Bémol en arrivant au terme quand même, en tout cas au début. La fin nous prend à la gorge comme un mauvais rhume, pire, comme un ennui, un déjà-vu. On peste, on sort boire un café ou fumer une clope, on tourne la dernière phrase dans sa tête, toute la quête. Ne plus y croire ? Renoncer aux élans, aux tempêtes, aux rages libertaires injectées dans le cerveau comme par intraveineuse paragraphe par paragraphe ?  Mais, ensuite on revient, on comprend la ruse, la malice, le subterfuge : c’est en cela que réside la « neuvième forme », d'un texte dont la parole coule comme le vent, parfois furieuse, parfois clémente, et par laquelle se trouve toujours appelé le lecteur, tant le récit damasien est tapissé de sens jusque dans son élaboration. Ce risque est celui qui accompagne tout projet, toute quête de sens vitale. C’est en y faisant franchement face, en jouant avec la peur de la fin que Damasio nous introduit vertigineusement à la destination du livre, dépassant les frontières seules de la fiction.

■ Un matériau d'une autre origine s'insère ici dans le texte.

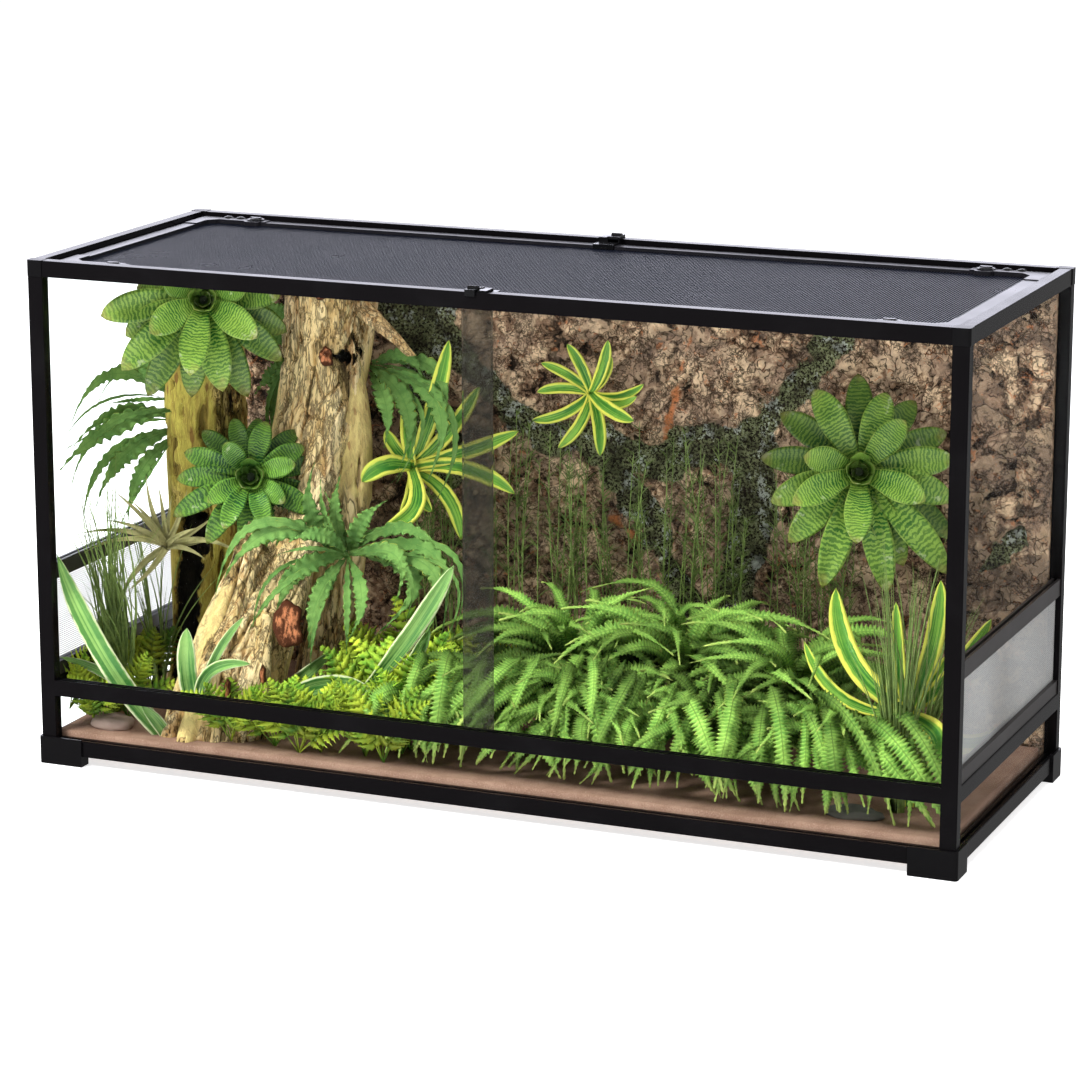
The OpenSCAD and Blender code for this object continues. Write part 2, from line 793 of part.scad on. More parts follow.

Affronter la perte c’est être mis à l’épreuve, testé, pour encore physiquement, trouver la force d'enfoncer des portes, plonger pas à pas sa marche jusqu'à la cheville dans la fange et l'or du monde réel, intérioriser le sens comme on le fait d’une fable, d’un conte, d’une histoire vécue. Et l’emporter au-delà dans cette réalité qui nous recueille ensuite, comme à chaque fois peut-être, mais pas tant que ça parce qu’un peu moins fadement, un peu moins indifféremment. Le récit a tissé un apport tangible. Roman-terre, texte-cîme, qui, si dans son sac, enjoindrait à rire à la face gelée de l’Eiger. Qui de tout temps pousse et forge et force à former toujours sur son épaule un petit Arval, l'éclaireur, prêt à bondir.

Ensuite ? Ensuite laissez Joël Dicker à ses découillasseries friables de premier de classe médiatique et goinfrez-vous du pur, de l’épais, de l’épique, parce que la vie est courte et les livres qui vous donnent vraiment envie de la vivre, rares.